The clever execution showed how the users of Apple products are the real heros, however to find success and execute with excellence, they should be using Apple products.
Tip: How can you hero the success of your customers while showing you are their secret weapon?
Even toilet paper companies have social media needs.
Products like homewares can be perceived as boring and a bit mundane. Bringing them to life with characters can inject huge personality into your brand messaging, a way to make the originally boring relevant on social media.
Characters help personify a brand, especially the cute bear that Charmin uses to jump on trending hashtags and topics.
Their ability to stay consistent means as soon as you see the bear faces, and their white and blue brand backgrounds creates a visual brand consistency, you’ll know who it is without even having to see the brand name – and they’re a toilet paper brand!
Unsurprisingly, their hashtag trends on Twitter every time they launch a campaign.
Tip: Can you inject personality into your brand with a character, or find a way to create visual consistency?
9. Nike: Dream Crazier
Where do you go after “Dream Crazy”-size success?

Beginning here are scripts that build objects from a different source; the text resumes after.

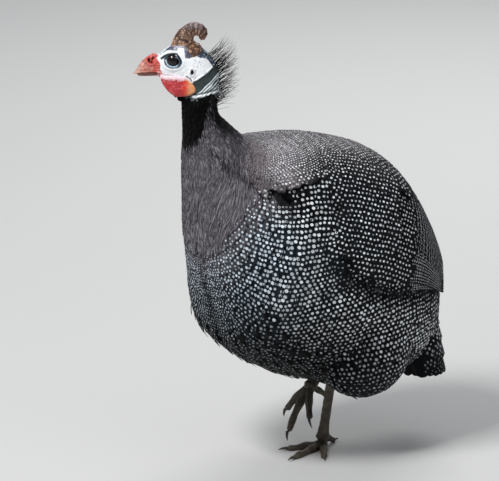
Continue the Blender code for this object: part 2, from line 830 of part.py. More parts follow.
def toe(name, frame, length, root_radius, tip_radius, curl, flat):
    """One toe as a tube with swellings at its joints. Returns it and the frame of its tip."""
    rings = []
    line = toe_line(length, curl)
    joints = 2.5 if length > 45 else 2.0
    for k, (point, ahead) in enumerate(line):
        t = k / (len(line) - 1)
        swell = 1 + 0.09 * math.cos(math.tau * joints * t)
        radius = (root_radius + (tip_radius - root_radius) * t) * swell
        up = Vector((1, 0, 0)).cross(ahead) * -1
        rise = Vector((0, 0, radius - TOE_SINK)) if flat else Vector((0, 0, 0))
        rings.append([
            frame @ (point + rise + Vector((1, 0, 0)) * math.sin(a) * radius
                     + up * math.cos(a) * radius)
            for a in (math.tau * i / 8 for i in range(8))
        ])
    rise = tip_radius - TOE_SINK if flat else 0.0
    tip_point, tip_ahead = line[-1]
    pitch = math.atan2(-tip_ahead.z, -tip_ahead.y)
    tip = frame @ Matrix.Translation(tip_point + Vector((0, 0, rise)))
    return loft(name, rings), tip @ Matrix.Rotation(-pitch, 4, "X").inverted()


def claw(name, tip, length, radius, droop):
    """A curved, pointed claw that starts just beyond the toe's end."""
    rings = []
    point = Vector((0, -GAP, 0.5))
    steps = 4
    for k in range(steps + 1):
        t = k / steps
        pitch = math.radians(CLAW_BEND * t + droop)
        ahead = Vector((0, -math.cos(pitch), -math.sin(pitch)))
        up = Vector((0, -math.sin(pitch), math.cos(pitch)))
        thick = radius * (1 - t) + 0.35 * t
        if k == 0:
            up = Vector((0, 0, 1))
        rings.append([
            tip @ (point + Vector((1, 0, 0)) * math.sin(a) * thick * 0.8 + up * math.cos(a) * thick)
            for a in (math.tau * i / 6 for i in range(6))
        ])
        point += ahead * length / steps
    return loft(name, rings, "claw_horn")


def build_foot(name, side, root, yaw, pitch, curl, ankle, standing):
    """A foot: pad, three front toes and the hind toe, with each claw a node of its own."""
    outward = -side
    frame = (
        Matrix.Translation(root) @ Matrix.Rotation(math.radians(yaw), 4, "Z")
        @ Matrix.Rotation(math.radians(pitch), 4, "X")
    )
    pad = ball(name, Vector((0, 0, 0)), PAD_RADII, 14, 8, finish="leg_scales")
    pad.data.transform(Matrix.Translation(frame.translation * MM) @ frame.to_3x3().to_4x4())
    level = -root.z if standing else 0.0
    pieces = []
    for which, angle in TOE_SPREAD.items():
        turned = frame @ Matrix.Translation((0, 0, level)) @ Matrix.Rotation(
            math.radians(angle * outward), 4, "Z")
        made, tip = toe(
            f"{name}_{which}", turned, TOE_LENGTH[which], TOE_ROOT_RADIUS, TOE_TIP_RADIUS,
            curl, standing,
        )
        pieces.append(made)
        claw(
            f"claw_{name[5:]}_{which}", tip, CLAW_LENGTH, TOE_TIP_RADIUS * CLAW_SHARE,
            CLAW_DROOP if standing else CLAW_DROOP_HANGING,
        )
    hind = frame @ Matrix.Rotation(math.pi, 4, "Z")
    drop = math.degrees(math.asin(HIND_HEIGHT / HIND_LENGTH)) if standing else HIND_HANG
    hind = hind @ Matrix.Rotation(math.radians(drop), 4, "X")
    made, tip = toe(f"{name}_hind", hind, HIND_LENGTH + 5, HIND_RADIUS * 1.2, HIND_RADIUS * 0.8,
                    6, False)
    pieces.append(made)
    claw(
        f"claw_{name[5:]}_hind", tip, CLAW_LENGTH * 0.7, HIND_RADIUS * 0.5,
        HIND_CLAW_DROOP if standing else CLAW_DROOP_HANGING,
    )
    ahead = (ankle - root).normalized()
    across = ahead.cross(Vector((0, 1, 0))).normalized()
    front = across.cross(ahead)
    stub = []
    for level_up, grow in ((0.0, 1.5), (FOOT_STUB, 1.36)):
        stub.append([
            root + ahead * level_up + across * math.sin(a) * SHANK_HALF_WIDTH * grow
            + front * math.cos(a) * SHANK_HALF_DEPTH * grow
            for a in (math.tau * i / 12 for i in range(12))
        ])
    pieces.append(loft(f"{name}_stub", stub))
    fuse(pad, pieces)
    if standing:
        slice_off(pad, (0, 0, 0), (0, 0, -1))
    return pad


def build_thigh(name, shape, torso):
    centre, radii = shape
    return carve_clear(ball(name, centre, radii, 22, 14, finish="spotted_plumage"), torso)


# Assembly

def centre_on_floor():
    """Moves every node so that the middle of the bird's whole box is over the origin, and
    marks the edges that look sharp."""
    points = [v.co for obj in bird.objects for v in obj.data.vertices]
    middle = [(min(p[k] for p in points) + max(p[k] for p in points)) / 2 for k in (0, 1)]
    low = min(p.z for p in points)
    for obj in bird.objects:
        obj.data.transform(Matrix.Translation((-middle[0], -middle[1], -low)))
        obj.data.shade_smooth()
        obj.data.set_sharp_from_angle(angle=math.radians(32))


def clear_scene():
    for obj in list(bpy.data.objects):
        bpy.data.objects.remove(obj, do_unlink=True)


clear_scene()
bird = bpy.data.collections.new("guinea_fowl")
cutters = bpy.data.collections.new("cutters")
bpy.context.scene.collection.children.link(bird)
bpy.context.scene.collection.children.link(cutters)

trunk = build_trunk()
torso = cut_between(copy_of(trunk, "torso", "spotted_plumage"), TAIL_CUT, NECK_BASE_CUT)
neck_base = cut_between(copy_of(trunk, "neck_base", "plum_grey_plumage"), NECK_BASE_CUT, NECK_CUT)
neck = cut_between(copy_of(trunk, "neck", "black_neck_plumage"), NECK_CUT, None)
slice_off(neck, (0, 0, HEAD_FLOOR - GAP / 2), (0, 0, 1))
throat = copy_of(trunk, "throat", "pale_skin")
slice_off(throat, (0, 0, HEAD_FLOOR - 8), (0, 0, -1))
remove(trunk)

head = build_head(throat)
for eye_name, eye_side in (("eye_left", 1), ("eye_right", -1)):
    carve_clear(head, build_eye(eye_name, eye_side))
casque = build_casque(head)
build_bill(head)
build_wattle("wattle_left", 1, head)
build_wattle("wattle_right", -1, head)
fuse(head, nape_feathers(head, NAPE_COUNT_HEAD, (HEAD_FLOOR + 4, HEAD_CENTRE.z + 12), 3))
fuse(neck, nape_feathers(neck, NAPE_COUNT_NECK, (HEAD_FLOOR - 27, HEAD_FLOOR - 3), 4))
cut_between(neck, low=NECK_CUT)

build_tail()
build_wing("wing_left", 1, torso)
build_wing("wing_right", -1, torso)
thigh_left = build_thigh("thigh_left", LEFT_THIGH, torso)
thigh_right = build_thigh("thigh_right", RIGHT_THIGH, torso)
build_shank("shank_left", LEFT_FOOT, LEFT_ANKLE, (torso, thigh_left))
build_shank("shank_right", RIGHT_FOOT, RIGHT_ANKLE, (torso, thigh_right))
build_foot("foot_left", 1, LEFT_FOOT, LEFT_YAW, 0.0, 0.0, LEFT_ANKLE, True)
build_foot("foot_right", -1, RIGHT_FOOT, RIGHT_YAW, RIGHT_PITCH, 26.0, RIGHT_ANKLE, False)
centre_on_floor()
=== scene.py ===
"""A life-size helmeted guinea fowl, as a museum shows one: standing on its left foot, the right
foot lifted, its head turned in profile. The plumage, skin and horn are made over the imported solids."""

import json
import math

import bmesh
import bpy
import numpy as np
from mathutils import Matrix, Vector, noise
from mathutils.bvhtree import BVHTree

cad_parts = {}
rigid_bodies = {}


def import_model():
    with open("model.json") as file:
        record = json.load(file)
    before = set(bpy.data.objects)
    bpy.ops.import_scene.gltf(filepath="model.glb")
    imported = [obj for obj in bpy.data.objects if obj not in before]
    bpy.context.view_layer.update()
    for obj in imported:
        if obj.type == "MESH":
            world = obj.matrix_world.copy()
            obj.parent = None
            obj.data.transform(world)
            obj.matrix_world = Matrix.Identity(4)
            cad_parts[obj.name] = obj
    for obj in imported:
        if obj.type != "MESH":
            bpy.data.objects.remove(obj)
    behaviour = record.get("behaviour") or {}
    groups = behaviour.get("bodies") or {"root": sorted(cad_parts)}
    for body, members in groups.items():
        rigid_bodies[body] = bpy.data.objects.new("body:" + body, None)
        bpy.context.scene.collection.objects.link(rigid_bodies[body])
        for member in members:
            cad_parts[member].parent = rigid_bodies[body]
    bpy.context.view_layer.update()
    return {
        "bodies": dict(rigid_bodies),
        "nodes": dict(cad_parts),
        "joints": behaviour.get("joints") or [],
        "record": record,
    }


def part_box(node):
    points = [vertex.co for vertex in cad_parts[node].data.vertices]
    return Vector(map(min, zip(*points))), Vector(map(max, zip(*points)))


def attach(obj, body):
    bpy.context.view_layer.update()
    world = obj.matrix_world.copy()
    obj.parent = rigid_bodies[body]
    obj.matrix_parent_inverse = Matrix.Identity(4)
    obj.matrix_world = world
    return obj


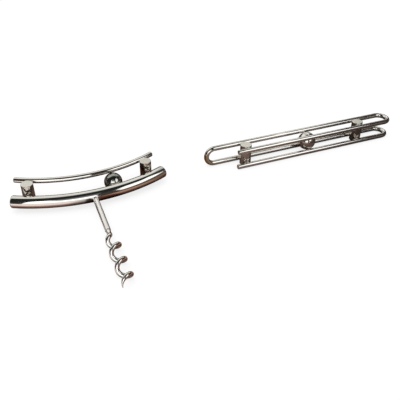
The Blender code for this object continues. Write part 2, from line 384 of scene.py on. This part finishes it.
def makeMetal(name, finishAndPaintedReflection, place):
    # polished metal with handling smears and drawn lines, in the axes of the tool that it belongs to,
    # over a tone that is painted reflection and shade by which way the surface faces
    material = bpy.data.materials.new(name)
    material.use_nodes = True
    tree = material.node_tree
    shader = tree.nodes["Principled BSDF"]
    setInputs(shader, Metallic=1.0)

    coordinates = addNode(tree, "ShaderNodeTexCoord")
    local = addNode(tree, "ShaderNodeMapping", vector_type="TEXTURE")
    setInputs(local, Location=place.to_translation(), Rotation=place.to_euler())
    tree.links.new(coordinates.outputs["Object"], local.inputs["Vector"])
    grain = addNode(tree, "ShaderNodeMapping", vector_type="POINT")
    setInputs(grain, Scale=finishAndPaintedReflection["grainStretch"])
    tree.links.new(local.outputs["Vector"], grain.inputs["Vector"])
    smears = noise(tree, local.outputs["Vector"], finishAndPaintedReflection["smearScale"], *metalDetail["smearNoise"])
    lines = noise(tree, grain.outputs["Vector"], finishAndPaintedReflection["grainScale"], *metalDetail["lineNoise"])

    # painted reflection and shade: the tone is set by which way the surface faces, and the lower sides
    # are painted warmer, as they would mirror the table
    up = splitVector(tree, coordinates.outputs["Normal"]).outputs["Z"]
    colour = ramp(tree, rescale(tree, up, -1.0, 1.0), finishAndPaintedReflection["tones"])
    colour = multiply(tree, colour, ramp(tree, smears, metalDetail["smearTones"]))
    colour = multiply(tree, colour, ramp(tree, lines, metalDetail["lineTones"]), finishAndPaintedReflection["grainTone"])
    tree.links.new(colour, shader.inputs["Base Color"])

    smearRough = rescale(tree, smears, 0.0, 1.0, *finishAndPaintedReflection["roughness"])
    lineRough = rescale(tree, lines, 0.0, 1.0, 0.0, finishAndPaintedReflection["grainRough"])
    roughness = calculate(tree, "ADD", smearRough, lineRough)
    if "satinEnds" in finishAndPaintedReflection:
        # the turned end faces are left satin, only the sides are polished
        endFace = rescale(tree, calculate(tree, "ABSOLUTE", up), *metalDetail["endFacing"])
        roughness = calculate(tree, "MULTIPLY_ADD", endFace, finishAndPaintedReflection["satinEnds"], roughness)
    tree.links.new(roughness, shader.inputs["Roughness"])

    bump = addNode(tree, "ShaderNodeBump")
    setInputs(bump, Strength=finishAndPaintedReflection["bump"], Distance=metalDetail["bumpDepth"])
    tree.links.new(lines, bump.inputs["Height"])
    tree.links.new(bump.outputs["Normal"], shader.inputs["Normal"])
    return material


# bottle opener: one rod bent like a clip, along X

openerPlace = Matrix.Translation(Vector((13.0423, 42.2192, 0)) * mm)

rod = {
    "radius": 2.0 * mm,
    "run": 140.2 * mm,                      # from the cut ends to the bends of the right loops
    "hookReach": 15.1 * mm,                 # from the cut ends to the bend of the cap hook
    "halfWidth": 6.6 * mm,                  # from the middle to the front and the back runs
    "rise": 13.2 * mm,                      # from the lower runs to the upper ones
    "endRound": 0.6 * mm,
    "sides": 48,
    "frontSteps": 8,
    "backSteps": 9,
    "bendSteps": 40,
    "roundSteps": 5,
}


def makeOpenerRod():
    run, side, steps = rod["run"], rod["halfWidth"], rod["bendSteps"]
    low = rod["radius"]
    high = low + rod["rise"]
    hookEnd = -rod["hookReach"]
    piece = startRing("openerRod", (0, -side, high), xAxis, rod["radius"], rod["sides"])
    drawOut((run, 0, 0), rod["frontSteps"])
    bendRound((run, 0, high), zAxis, halfTurn, steps)
    drawOut((hookEnd - run, 0, 0), rod["backSteps"])
    bendRound((hookEnd, side, (low + high) / 2), yAxis, -halfTurn, steps)
    drawOut((run - hookEnd, 0, 0), rod["backSteps"])
    bendRound((run, 0, low), zAxis, -halfTurn, steps)
    drawOut((-run, 0, 0), rod["frontSteps"])
    closeEnds(piece, rod["endRound"], rod["roundSteps"])
    finishPiece(piece, openerPlace, meshing["bentCrease"])
    return piece


openerRod = makeOpenerRod()
rodChrome = makeMetal("rodChrome", rodFinishAndPaintedReflection, openerPlace)
dress(openerRod, rodChrome, "bottle_opener", "bent_rod")
print("opener rod bent")


# posts and balls

post = {
    "height": rod["rise"] + 2 * rod["radius"],
    "edge": 0.35 * mm,
    "edgeSteps": 4,
    "rimRing": 0.25 * mm,                   # a narrow ring inside the rolled edge
    "coreShare": 0.5,                       # then a wide one, as a share of the radius
    "sides": 96,
}
ballMesh = {"segments": 96, "rings": 48}
seat = {
    "gap": 0.05 * mm,
    "reach": 12 * mm,                       # how far a rod's cutter runs to each side
}


def makePost(name, foot, radius):
    middle = Vector(foot) + Vector((0, 0, post["height"] / 2))
    piece = addCylinder(name, middle, post["height"], radius, post["sides"])
    editPiece(piece)
    rollRims(piece, post["edge"], post["edgeSteps"])
    pick(piece, "faces", isEnd)
    bpy.ops.mesh.inset(thickness=post["rimRing"])
    bpy.ops.mesh.inset(thickness=radius * post["coreShare"])
    bpy.ops.mesh.poke()
    deselectAll()
    return piece


def makeBall(name, place, radius):
    deselectAll()
    bpy.ops.mesh.primitive_uv_sphere_add(segments=ballMesh["segments"], ring_count=ballMesh["rings"],
                                         radius=radius, location=place)
    return nameNew(name)


def carveRodSeats(piece, middleX):
    # the four rods run past the piece, two below and two above
    for side in (-rod["halfWidth"], rod["halfWidth"]):
        for height in (rod["radius"], rod["radius"] + rod["rise"]):
            start = (middleX - seat["reach"], side, height)
            end = (middleX + seat["reach"], side, height)
            carve(piece, straightCutter(start, end, rod["radius"] + seat["gap"]), "rodSeat")


openerPosts = {
    "radius": 4.6 * mm,
    "leftX": 9.85 * mm,
    "rightX": 116.9 * mm,
}
openerPostChrome = makeMetal("openerPostChrome", openerPostFinishAndPaintedReflection, openerPlace)
for name, node, postX in (("openerLeftPost", "opener_left_post", openerPosts["leftX"]),
                          ("openerRightPost", "opener_right_post", openerPosts["rightX"])):
    openerPost = makePost(name, (postX, 0, 0), openerPosts["radius"])
    carveRodSeats(openerPost, postX)
    finishPiece(openerPost, openerPlace, meshing["turnedCrease"])
    dress(openerPost, openerPostChrome, "bottle_opener", node)

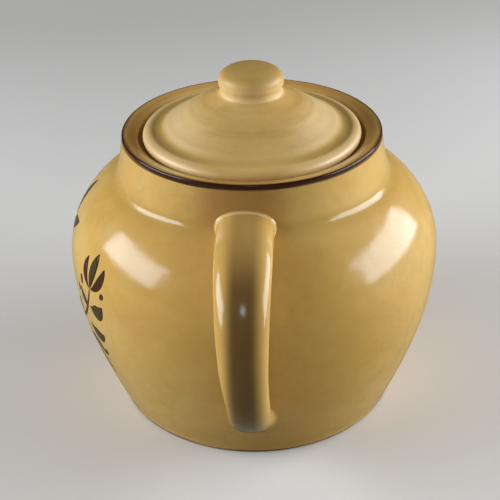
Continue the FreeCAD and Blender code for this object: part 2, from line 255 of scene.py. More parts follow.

Nike simply dreamed “Crazier” in this Oscars spot starring Serena Williams that directly addressed the hurdles female athletes face in a male-dominated world.
“If we show emotion, we’re called dramatic. If we want to play against men, we’re nuts,” she says, noting other words such as “delusional,” “unhinged,” “hysterical,” and “irrational.” Williams concludes the commercial with, “So if they want to call you crazy, fine. Show them what crazy can do.” Text then appears on the screen, “It’s only crazy until you do it. Just do it.”
“Don’t Just Dream for You, Dream for the Next You”
Nike capitalised on heroes (like Williams) using their brand, to inspire those who look up to them to encourage them to follow in their footsteps, and to follow their own crazy dreams.
Tip: How can you use Social Proof in your brand to inspire others to take action, where the knock-on effect is to use your product to get there?